沙威对上层社会盲目崇拜,一方面是因为自己的身份低微自卑所致,一方面是对权利的崇拜,在他看来“法律”就是圣旨,不管是对是错只管执行,他是执行法律的工具,工具不需要有自己额外的想法。
“沙威的全部气质说明他是一个藏头露尾、贼眼觑人的人。当时以高深的宇宙演化论点缀各种所谓极端派报刊的梅斯特尔玄学派,一定会说沙威是一个象征性的人物。别人看不见他那埋在帽子下的额头,别人看不见他那压在眉毛下的眼睛,别人看不见他那沉在领带里的下颏,别人看不见他那缩在衣袖里的手,别人看不见他那藏在礼服里的拐杖。
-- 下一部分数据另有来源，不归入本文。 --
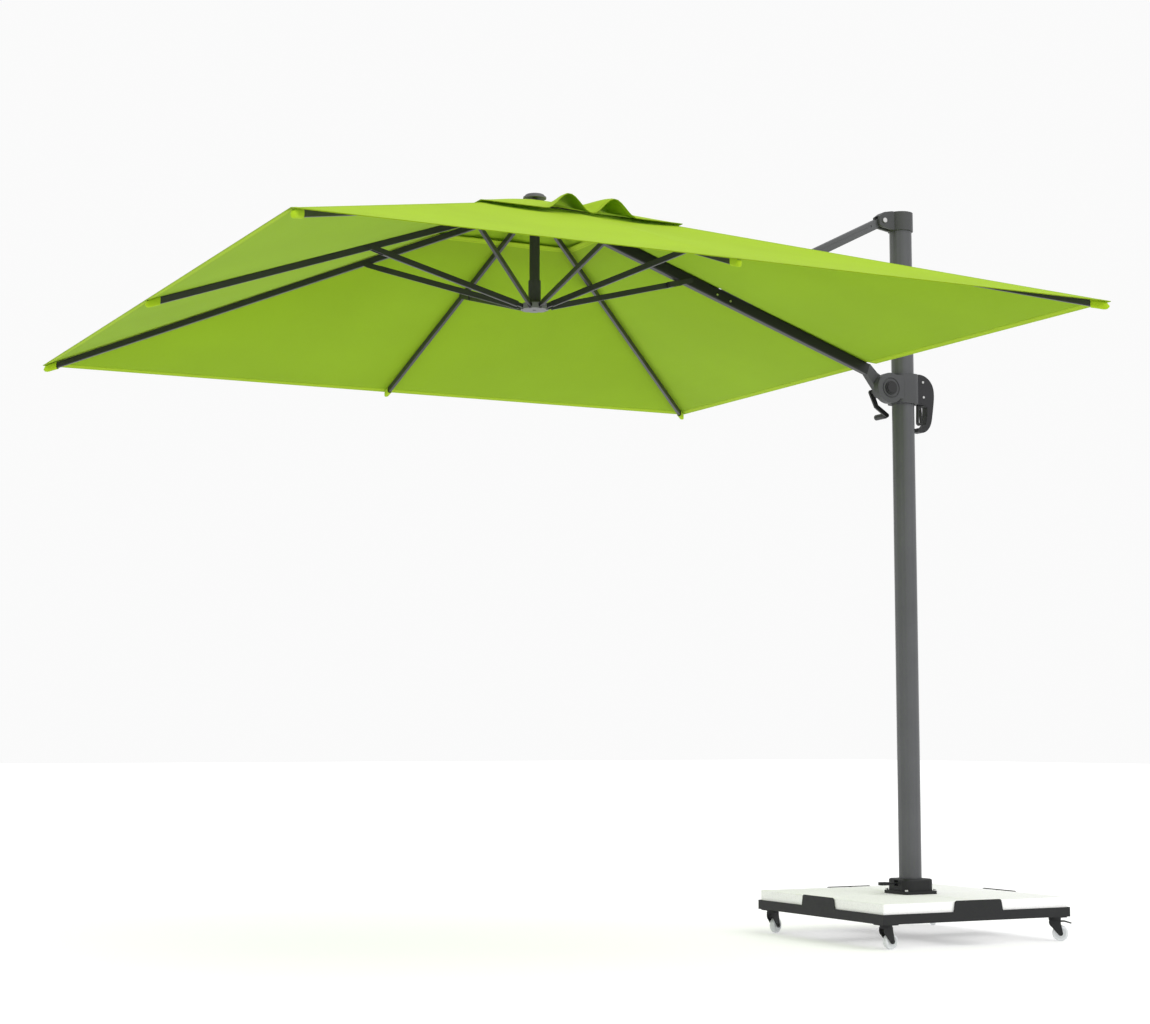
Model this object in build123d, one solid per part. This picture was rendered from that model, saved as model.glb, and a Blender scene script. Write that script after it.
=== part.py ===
"""A 3 m square cantilever parasol, in millimetres: floor at z = 0, mast axis on the z axis, canopy towards -x."""
from build123d import *
import os
from math import atan2, cos, degrees, hypot, sin, sqrt

os.makedirs("parts", exist_ok=True)

# ---- driving dimensions -------------------------------------------------------------------------
CANOPY_HALF = 1495        # half side of the square canopy, at its hem
CANOPY_X = -1680          # canopy axis
MID_SLOPE = 0.3465        # fall per unit run of the mid-side ribs
RIB_LINE_Z = 2780         # height of every rib's centreline at RIB_LINE_R from the canopy axis
RIB_LINE_R = 60
BOOM_LINE_Z = 2784        # the same for the boom
RIB_DEPTH, RIB_WIDTH = 24, 13
BOOM_DEPTH, BOOM_WIDTH = 45, 32
STRUT_DEPTH, STRUT_WIDTH = 22, 12
TUBE_WALL = 1.6
FABRIC = 1.5              # thickness of the cloth solids
APEX_Z = 2815             # apex of the main canopy's planes
VENT_HALF = 280           # half side of the square vent hole
CAP_HALF, CAP_APEX_Z, CAP_SLOPE = 410, 2822, 0.322

PIVOT_R = 46              # radius of the rib pivots on the top hub and of the strut pivots on the lower hub
MID_PIVOT_Z = 2735        # lower tier of the top hub: mid-side ribs and boom
CORNER_PIVOT_Z = 2790     # upper tier of the top hub: corner ribs
LOWER_PIVOT_Z = 2407
MID_PIN_R = 672           # strut pin on the mid-side ribs and on the boom
CORNER_PIN_R = 690        # strut pin on the corner ribs
CORNER_PIN_DROP = 10       # below the corner rib's centreline
RIB_END_MID, RIB_END_CORNER = 1484, 2084
RIB_START = 84
HEM_REACH_MID, HEM_REACH_CORNER = 1487, 2087   # where the mid-side and corner ribs meet the hem, at one height

LINK_X = -95              # stay pivot on the mast cap and boom pivot on the slider share this line
STAY_PIVOT_Z = 2908
SLIDER_Z = 2208           # boom pivot on the slider
ELBOW_X = -785            # where the stay meets the boom's lug

MAST_R = 45.5
MAST_BOTTOM, MAST_TOP = 150, 2873
CAP_TOP = 2950

BASE_HALF = 442.5
FRAME_BOTTOM, FRAME_TOP = 96, 133
PLATE = 4
SLAB_TOP = 172
SLAB_GAP = 4
TAB_TOP = 175
WHEEL_R, WHEEL_WIDTH = 31, 22
CASTOR_AT = 400
CASTOR_TRAIL = 20
CASTORS = {               # corner signs, and the way the fork trails, in degrees from +x
    "near_left": (-1, -1, 5),
    "near_right": (1, -1, -35),
    "far_right": (1, 1, 60),
    "far_left": (-1, 1, 25),
}
BRAKED = ("near_right", "far_right")
BRAKE_HINGE = (14, 77)     # in the fork's own frame, over the wheel
RIBS = {                  # azimuth about the canopy axis; the boom is the eighth, at 0
    "mast_far": 45,
    "far": 90,
    "outer_far": 135,
    "outer": 180,
    "outer_near": 225,
    "near": 270,
    "mast_near": 315,
}
PIN_R = 3.0
RUN = 0.05                # radial play of a pin in its hole
PLAY = 0.5                # side play between a fork and what it straddles

# ---- derived geometry ---------------------------------------------------------------------------
CORNER_SLOPE = MID_SLOPE * (HEM_REACH_MID - RIB_LINE_R) / (HEM_REACH_CORNER - RIB_LINE_R)
BOOM_COS = 1 / hypot(1, MID_SLOPE)
BOOM_SIN = MID_SLOPE * BOOM_COS
MID_PIN_Z = (MID_PIVOT_Z + LOWER_PIVOT_Z) / 2
ELBOW_Z = (STAY_PIVOT_Z + SLIDER_Z) / 2


def is_corner(azimuth):
    return azimuth % 90 != 0


def line_z(r, azimuth):
    """Height of the rib's centreline, or the boom's at azimuth 0, at radius r from the canopy axis."""
    top = BOOM_LINE_Z if azimuth == 0 else RIB_LINE_Z
    slope = CORNER_SLOPE if is_corner(azimuth) else MID_SLOPE
    return top - (r - RIB_LINE_R) * slope


def hub_pivot(azimuth):
    return PIVOT_R, (CORNER_PIVOT_Z if is_corner(azimuth) else MID_PIVOT_Z)


def strut_pin(azimuth):
    if is_corner(azimuth):
        return CORNER_PIN_R, line_z(CORNER_PIN_R, azimuth) - CORNER_PIN_DROP
    return MID_PIN_R, MID_PIN_Z


# ---- small builders -----------------------------------------------------------------------------
def solid_between(points, y0, y1):
    """A plate with the outline points (x, z), from y0 to y1."""
    outline = make_face(Polyline(*[(x, 0, z) for x, z in points], close=True))
    return Pos(0, y0, 0) * extrude(outline, amount=y1 - y0, dir=(0, 1, 0))


def rod_y(x, z, r, y0, y1):
    return Pos(x, (y0 + y1) / 2, z) * Rot(90, 0, 0) * Cylinder(r, y1 - y0)


def rod_x(y, z, r, x0, x1):
    return Pos((x0 + x1) / 2, y, z) * Rot(0, 90, 0) * Cylinder(r, x1 - x0)


def rod_z(x, y, r, z0, z1):
    return Pos(x, y, (z0 + z1) / 2) * Cylinder(r, z1 - z0)


def block(x0, x1, y0, y1, z0, z1):
    return Pos((x0 + x1) / 2, (y0 + y1) / 2, (z0 + z1) / 2) * Box(x1 - x0, y1 - y0, z1 - z0)


def bar(p, q, depth, width, corner=2.0, wall=0.0):
    """A straight bar in the xz plane from p to q, with rounded long edges, hollow if it has a wall."""
    length = hypot(q[0] - p[0], q[1] - p[1])
    body = Box(length, width, depth)
    body = fillet(body.edges().filter_by(Axis.X), corner)
    if wall:
        body -= Box(length + 2, width - 2 * wall, depth - 2 * wall)
    tilt = degrees(atan2(q[1] - p[1], q[0] - p[0]))
    return Pos((p[0] + q[0]) / 2, 0, (p[1] + q[1]) / 2) * Rot(0, -tilt, 0) * body


def along(p, q, distance):
    """The point at a distance from p towards q."""
    length = hypot(q[0] - p[0], q[1] - p[1])
    return p[0] + (q[0] - p[0]) * distance / length, p[1] + (q[1] - p[1]) * distance / length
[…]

但在时机到了的时候,他那筋骨暴露的扁额,阴气扑人的眼睛,骇人的下巴,粗大的手,怪模怪样的短棍,都突然从黑影里象伏兵那样全部出现了。 沙威对高于自己职位的上层人物和掌权者有着盲目的深厚的信仰,是愚忠,也是对权势的崇拜。也因为如此,面对穷苦的落难者,他不分青红皂白地用自以为是的行为加以压迫。 作为冉阿让的敌人,沙威是严酷的法律的捍卫者,他的世界里没有仁爱,是被社会抛弃的受害者,是活在社会边缘的可怜之人。一方面,受法律毒害却不自知,另一方面又与仁爱无勾;一面为法律所压,一面又遭人憎恶。双重的压迫,让沙威成为《悲惨世界》里面的边缘人物。或许,连沙威都不知道自己对冉阿让的穷追猛捕,只是出于一种习惯,一种职业习惯和对法律愚忠的盲目信仰。”

沙威不仅对别人的罪行穷追不舍,对自己也近乎苛刻,他不容许有人“亵渎法律”,不容许有人侮辱上层人士,如果他只是对别人苛刻而对自己宽容,那么他在我们眼中也将是一个不折不扣的坏人,但他一视同仁的做法让我们对他的为人不由得产生了敬佩和同情,他是一个值得同情的愚昧的人,不知道世界上还有善,不知道法律也有不公,所以当冉阿让放了自己时,他长久以来的世界崩塌了,他开始怀疑自己的所作所为是否正确,法律是否公正合理,他的死是悲惨世界里即将到来的曙光,是无数像小加伏洛施这种罪恶产物的觉醒和发出的哀歌。